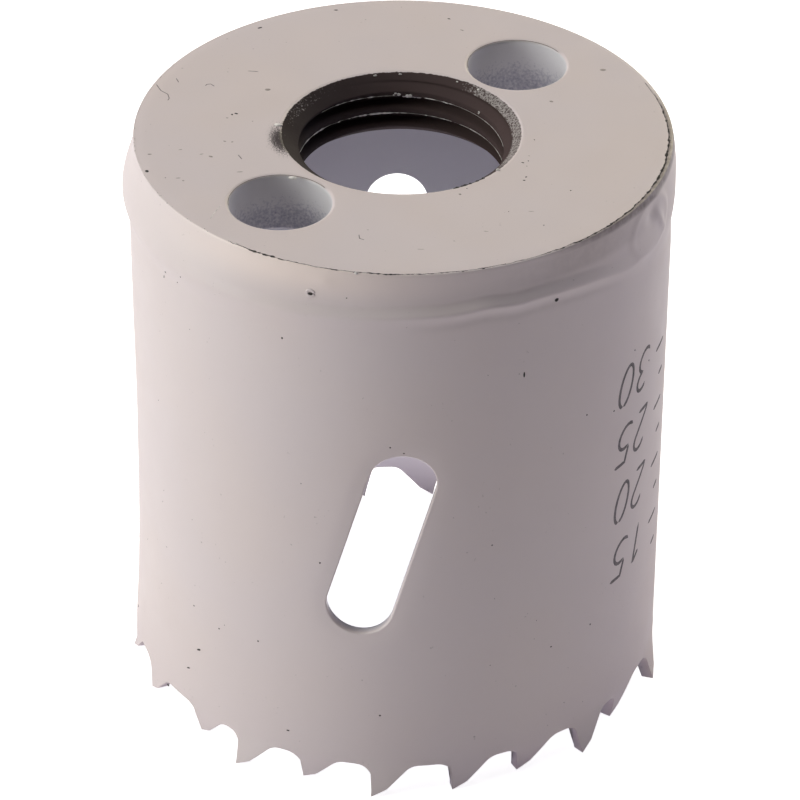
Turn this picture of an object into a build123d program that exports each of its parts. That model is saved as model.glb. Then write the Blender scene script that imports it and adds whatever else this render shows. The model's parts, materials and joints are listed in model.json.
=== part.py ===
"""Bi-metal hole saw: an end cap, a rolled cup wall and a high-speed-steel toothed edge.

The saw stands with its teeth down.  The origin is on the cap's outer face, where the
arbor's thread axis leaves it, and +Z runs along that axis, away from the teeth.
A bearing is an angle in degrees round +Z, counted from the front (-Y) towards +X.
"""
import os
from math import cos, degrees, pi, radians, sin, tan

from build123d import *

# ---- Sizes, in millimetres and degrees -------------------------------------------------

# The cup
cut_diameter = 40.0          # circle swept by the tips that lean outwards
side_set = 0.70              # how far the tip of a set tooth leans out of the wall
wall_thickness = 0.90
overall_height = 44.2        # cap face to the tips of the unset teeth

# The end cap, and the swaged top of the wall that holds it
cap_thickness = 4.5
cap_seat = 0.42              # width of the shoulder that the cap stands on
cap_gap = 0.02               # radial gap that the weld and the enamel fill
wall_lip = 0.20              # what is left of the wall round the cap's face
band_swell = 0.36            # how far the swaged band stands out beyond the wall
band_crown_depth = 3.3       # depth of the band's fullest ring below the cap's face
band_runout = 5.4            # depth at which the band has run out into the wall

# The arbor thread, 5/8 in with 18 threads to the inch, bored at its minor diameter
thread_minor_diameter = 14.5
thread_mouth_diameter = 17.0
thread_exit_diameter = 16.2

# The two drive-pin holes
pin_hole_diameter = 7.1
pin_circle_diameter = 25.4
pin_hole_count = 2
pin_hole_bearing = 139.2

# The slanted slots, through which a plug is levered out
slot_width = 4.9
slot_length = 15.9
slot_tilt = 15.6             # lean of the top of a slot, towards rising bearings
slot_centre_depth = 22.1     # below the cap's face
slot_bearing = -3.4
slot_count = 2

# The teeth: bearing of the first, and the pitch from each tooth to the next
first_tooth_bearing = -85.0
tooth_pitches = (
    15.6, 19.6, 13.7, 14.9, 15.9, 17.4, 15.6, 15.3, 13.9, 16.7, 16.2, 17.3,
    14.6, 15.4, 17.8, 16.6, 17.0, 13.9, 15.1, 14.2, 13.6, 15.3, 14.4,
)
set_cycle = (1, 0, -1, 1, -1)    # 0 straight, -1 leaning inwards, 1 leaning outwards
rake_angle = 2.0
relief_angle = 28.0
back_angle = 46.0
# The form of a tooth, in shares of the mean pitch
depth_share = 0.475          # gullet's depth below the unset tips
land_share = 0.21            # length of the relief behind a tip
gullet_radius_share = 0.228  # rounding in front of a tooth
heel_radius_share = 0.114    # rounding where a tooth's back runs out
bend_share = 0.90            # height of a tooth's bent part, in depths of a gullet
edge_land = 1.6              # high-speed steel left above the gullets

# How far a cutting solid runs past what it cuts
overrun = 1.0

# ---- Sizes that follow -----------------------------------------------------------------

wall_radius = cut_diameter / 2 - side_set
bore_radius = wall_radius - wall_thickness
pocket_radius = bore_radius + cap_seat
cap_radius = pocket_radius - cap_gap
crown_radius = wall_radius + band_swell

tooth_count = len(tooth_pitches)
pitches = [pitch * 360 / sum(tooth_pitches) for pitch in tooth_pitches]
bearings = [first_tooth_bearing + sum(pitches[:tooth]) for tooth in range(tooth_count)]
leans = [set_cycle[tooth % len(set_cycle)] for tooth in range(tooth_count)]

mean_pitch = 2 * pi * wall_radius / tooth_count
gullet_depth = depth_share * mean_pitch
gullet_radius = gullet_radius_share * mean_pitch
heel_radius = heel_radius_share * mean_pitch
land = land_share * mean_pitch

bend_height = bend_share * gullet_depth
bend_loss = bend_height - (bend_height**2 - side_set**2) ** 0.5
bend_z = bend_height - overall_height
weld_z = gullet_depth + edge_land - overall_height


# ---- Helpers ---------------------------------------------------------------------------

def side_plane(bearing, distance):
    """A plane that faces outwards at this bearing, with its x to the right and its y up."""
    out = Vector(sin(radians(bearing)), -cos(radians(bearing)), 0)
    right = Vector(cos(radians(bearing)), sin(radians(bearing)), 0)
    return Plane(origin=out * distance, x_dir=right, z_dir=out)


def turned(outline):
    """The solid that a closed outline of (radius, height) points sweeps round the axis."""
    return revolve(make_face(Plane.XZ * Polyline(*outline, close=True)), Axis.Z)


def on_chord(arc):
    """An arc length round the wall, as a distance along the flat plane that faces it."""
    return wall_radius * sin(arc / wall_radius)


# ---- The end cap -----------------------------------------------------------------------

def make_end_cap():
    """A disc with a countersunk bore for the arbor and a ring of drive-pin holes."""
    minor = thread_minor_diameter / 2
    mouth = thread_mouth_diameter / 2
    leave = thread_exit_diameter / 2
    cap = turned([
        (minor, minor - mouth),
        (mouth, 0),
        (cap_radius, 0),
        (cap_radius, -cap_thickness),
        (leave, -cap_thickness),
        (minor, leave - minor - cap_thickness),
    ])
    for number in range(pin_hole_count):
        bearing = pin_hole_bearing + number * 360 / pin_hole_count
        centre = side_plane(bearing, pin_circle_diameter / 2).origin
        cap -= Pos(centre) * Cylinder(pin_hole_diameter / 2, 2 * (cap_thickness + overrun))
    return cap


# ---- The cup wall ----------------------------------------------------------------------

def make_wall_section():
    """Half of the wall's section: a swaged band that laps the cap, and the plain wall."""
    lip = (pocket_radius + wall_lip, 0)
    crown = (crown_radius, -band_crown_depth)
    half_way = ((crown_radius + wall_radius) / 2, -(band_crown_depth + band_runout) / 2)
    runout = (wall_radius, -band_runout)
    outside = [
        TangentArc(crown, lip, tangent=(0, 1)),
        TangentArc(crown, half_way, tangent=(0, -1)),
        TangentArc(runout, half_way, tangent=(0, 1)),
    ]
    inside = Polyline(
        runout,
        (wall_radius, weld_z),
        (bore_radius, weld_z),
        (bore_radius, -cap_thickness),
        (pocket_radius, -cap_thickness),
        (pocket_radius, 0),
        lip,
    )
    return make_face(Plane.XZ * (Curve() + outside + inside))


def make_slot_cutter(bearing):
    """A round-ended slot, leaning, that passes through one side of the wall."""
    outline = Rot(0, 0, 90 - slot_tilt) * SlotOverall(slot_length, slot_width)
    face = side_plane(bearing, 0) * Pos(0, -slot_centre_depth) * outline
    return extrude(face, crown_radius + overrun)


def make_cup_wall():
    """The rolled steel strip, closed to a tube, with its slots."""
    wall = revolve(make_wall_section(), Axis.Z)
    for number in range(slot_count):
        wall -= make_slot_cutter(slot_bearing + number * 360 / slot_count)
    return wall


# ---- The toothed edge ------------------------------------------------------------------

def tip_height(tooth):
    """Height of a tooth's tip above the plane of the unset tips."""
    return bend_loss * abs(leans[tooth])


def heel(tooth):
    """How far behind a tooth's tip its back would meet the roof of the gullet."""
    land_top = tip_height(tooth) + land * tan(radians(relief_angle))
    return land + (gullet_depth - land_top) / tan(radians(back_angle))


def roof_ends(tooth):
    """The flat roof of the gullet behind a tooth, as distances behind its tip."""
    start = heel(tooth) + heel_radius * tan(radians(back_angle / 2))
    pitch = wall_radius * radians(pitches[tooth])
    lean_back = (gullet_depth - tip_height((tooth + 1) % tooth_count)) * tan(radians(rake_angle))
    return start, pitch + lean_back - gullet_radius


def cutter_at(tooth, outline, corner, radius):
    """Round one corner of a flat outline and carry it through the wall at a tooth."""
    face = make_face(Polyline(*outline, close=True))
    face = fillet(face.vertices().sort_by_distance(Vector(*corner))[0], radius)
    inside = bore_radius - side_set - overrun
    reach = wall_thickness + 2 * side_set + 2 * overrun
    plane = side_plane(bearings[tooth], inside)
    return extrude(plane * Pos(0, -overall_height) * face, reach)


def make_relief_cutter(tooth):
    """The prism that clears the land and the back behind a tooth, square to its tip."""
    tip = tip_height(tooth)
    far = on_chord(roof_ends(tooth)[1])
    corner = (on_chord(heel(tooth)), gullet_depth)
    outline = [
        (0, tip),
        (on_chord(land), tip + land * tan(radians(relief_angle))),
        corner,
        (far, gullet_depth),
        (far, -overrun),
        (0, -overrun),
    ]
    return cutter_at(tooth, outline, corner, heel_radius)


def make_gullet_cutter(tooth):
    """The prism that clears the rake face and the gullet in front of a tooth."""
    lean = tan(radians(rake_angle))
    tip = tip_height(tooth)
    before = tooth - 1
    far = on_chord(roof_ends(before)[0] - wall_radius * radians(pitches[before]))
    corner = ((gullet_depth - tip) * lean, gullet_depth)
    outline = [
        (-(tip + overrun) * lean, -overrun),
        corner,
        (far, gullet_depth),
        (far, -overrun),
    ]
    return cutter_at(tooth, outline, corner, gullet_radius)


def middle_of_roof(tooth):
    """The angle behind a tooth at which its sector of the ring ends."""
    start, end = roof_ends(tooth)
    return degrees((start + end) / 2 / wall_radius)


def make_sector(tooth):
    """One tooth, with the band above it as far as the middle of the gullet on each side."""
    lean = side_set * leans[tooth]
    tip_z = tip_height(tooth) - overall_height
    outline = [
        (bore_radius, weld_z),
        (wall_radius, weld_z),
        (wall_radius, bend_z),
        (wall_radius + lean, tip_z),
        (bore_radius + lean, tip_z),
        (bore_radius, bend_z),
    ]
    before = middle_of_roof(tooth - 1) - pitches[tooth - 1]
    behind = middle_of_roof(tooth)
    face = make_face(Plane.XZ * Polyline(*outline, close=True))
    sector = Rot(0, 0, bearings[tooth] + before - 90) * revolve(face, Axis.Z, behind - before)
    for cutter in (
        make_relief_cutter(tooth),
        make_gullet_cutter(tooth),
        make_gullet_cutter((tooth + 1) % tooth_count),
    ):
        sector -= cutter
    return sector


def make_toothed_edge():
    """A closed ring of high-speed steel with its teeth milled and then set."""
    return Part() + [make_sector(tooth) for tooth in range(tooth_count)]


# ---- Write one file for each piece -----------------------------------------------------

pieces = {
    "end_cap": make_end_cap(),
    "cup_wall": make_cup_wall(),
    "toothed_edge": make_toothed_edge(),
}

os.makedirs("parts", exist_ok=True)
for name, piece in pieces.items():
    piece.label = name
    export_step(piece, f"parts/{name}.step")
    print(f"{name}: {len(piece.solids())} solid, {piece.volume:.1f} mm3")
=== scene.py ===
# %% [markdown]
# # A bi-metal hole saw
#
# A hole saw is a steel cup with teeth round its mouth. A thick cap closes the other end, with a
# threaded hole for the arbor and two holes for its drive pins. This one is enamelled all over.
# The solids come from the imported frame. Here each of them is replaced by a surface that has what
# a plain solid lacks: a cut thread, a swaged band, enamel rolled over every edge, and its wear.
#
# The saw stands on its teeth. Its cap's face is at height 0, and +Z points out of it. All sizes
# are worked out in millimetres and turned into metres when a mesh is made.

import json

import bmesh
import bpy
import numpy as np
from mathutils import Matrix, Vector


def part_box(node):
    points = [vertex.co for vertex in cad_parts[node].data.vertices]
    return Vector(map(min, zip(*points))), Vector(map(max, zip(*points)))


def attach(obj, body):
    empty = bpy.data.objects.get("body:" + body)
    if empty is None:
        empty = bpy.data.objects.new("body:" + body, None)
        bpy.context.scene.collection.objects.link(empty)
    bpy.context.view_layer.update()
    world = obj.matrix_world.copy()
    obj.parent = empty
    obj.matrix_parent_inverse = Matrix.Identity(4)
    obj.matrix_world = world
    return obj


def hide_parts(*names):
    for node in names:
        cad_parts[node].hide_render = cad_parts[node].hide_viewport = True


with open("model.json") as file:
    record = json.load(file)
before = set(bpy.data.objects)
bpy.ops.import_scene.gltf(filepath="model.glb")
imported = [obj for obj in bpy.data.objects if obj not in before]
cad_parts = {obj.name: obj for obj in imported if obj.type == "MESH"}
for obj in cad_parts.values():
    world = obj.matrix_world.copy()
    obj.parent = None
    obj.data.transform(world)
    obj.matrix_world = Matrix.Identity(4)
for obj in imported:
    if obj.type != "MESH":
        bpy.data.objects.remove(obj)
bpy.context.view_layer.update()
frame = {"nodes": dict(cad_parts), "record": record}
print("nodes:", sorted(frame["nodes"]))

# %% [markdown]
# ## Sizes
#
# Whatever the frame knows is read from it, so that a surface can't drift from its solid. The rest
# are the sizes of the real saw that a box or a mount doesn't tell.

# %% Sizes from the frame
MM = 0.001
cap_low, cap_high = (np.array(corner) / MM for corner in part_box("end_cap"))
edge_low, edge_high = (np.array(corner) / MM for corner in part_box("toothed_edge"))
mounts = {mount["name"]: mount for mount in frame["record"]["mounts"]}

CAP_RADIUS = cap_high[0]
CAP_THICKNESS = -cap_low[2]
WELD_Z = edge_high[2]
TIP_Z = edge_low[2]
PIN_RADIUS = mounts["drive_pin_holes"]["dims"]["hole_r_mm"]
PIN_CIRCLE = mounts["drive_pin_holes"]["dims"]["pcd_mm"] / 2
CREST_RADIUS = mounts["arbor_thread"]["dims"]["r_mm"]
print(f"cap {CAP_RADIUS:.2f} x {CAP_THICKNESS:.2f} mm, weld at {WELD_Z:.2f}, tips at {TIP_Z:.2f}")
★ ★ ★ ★
◆ Goal of the exercise
Take the line containing "face = make_face(Plane.XZ" and the line containing "if empty is". Write out both and all lines between, exactly, and nothing more.

◆ Exercise result
    face = make_face(Plane.XZ * Polyline(*outline, close=True))
    sector = Rot(0, 0, bearings[tooth] + before - 90) * revolve(face, Axis.Z, behind - before)
    for cutter in (
        make_relief_cutter(tooth),
        make_gullet_cutter(tooth),
        make_gullet_cutter((tooth + 1) % tooth_count),
    ):
        sector -= cutter
    return sector


def make_toothed_edge():
    """A closed ring of high-speed steel with its teeth milled and then set."""
    return Part() + [make_sector(tooth) for tooth in range(tooth_count)]


# ---- Write one file for each piece -----------------------------------------------------

pieces = {
    "end_cap": make_end_cap(),
    "cup_wall": make_cup_wall(),
    "toothed_edge": make_toothed_edge(),
}

os.makedirs("parts", exist_ok=True)
for name, piece in pieces.items():
    piece.label = name
    export_step(piece, f"parts/{name}.step")
    print(f"{name}: {len(piece.solids())} solid, {piece.volume:.1f} mm3")
=== scene.py ===
# %% [markdown]
# # A bi-metal hole saw
#
# A hole saw is a steel cup with teeth round its mouth. A thick cap closes the other end, with a
# threaded hole for the arbor and two holes for its drive pins. This one is enamelled all over.
# The solids come from the imported frame. Here each of them is replaced by a surface that has what
# a plain solid lacks: a cut thread, a swaged band, enamel rolled over every edge, and its wear.
#
# The saw stands on its teeth. Its cap's face is at height 0, and +Z points out of it. All sizes
# are worked out in millimetres and turned into metres when a mesh is made.

import json

import bmesh
import bpy
import numpy as np
from mathutils import Matrix, Vector


def part_box(node):
    points = [vertex.co for vertex in cad_parts[node].data.vertices]
    return Vector(map(min, zip(*points))), Vector(map(max, zip(*points)))


def attach(obj, body):
    empty = bpy.data.objects.get("body:" + body)
    if empty is None:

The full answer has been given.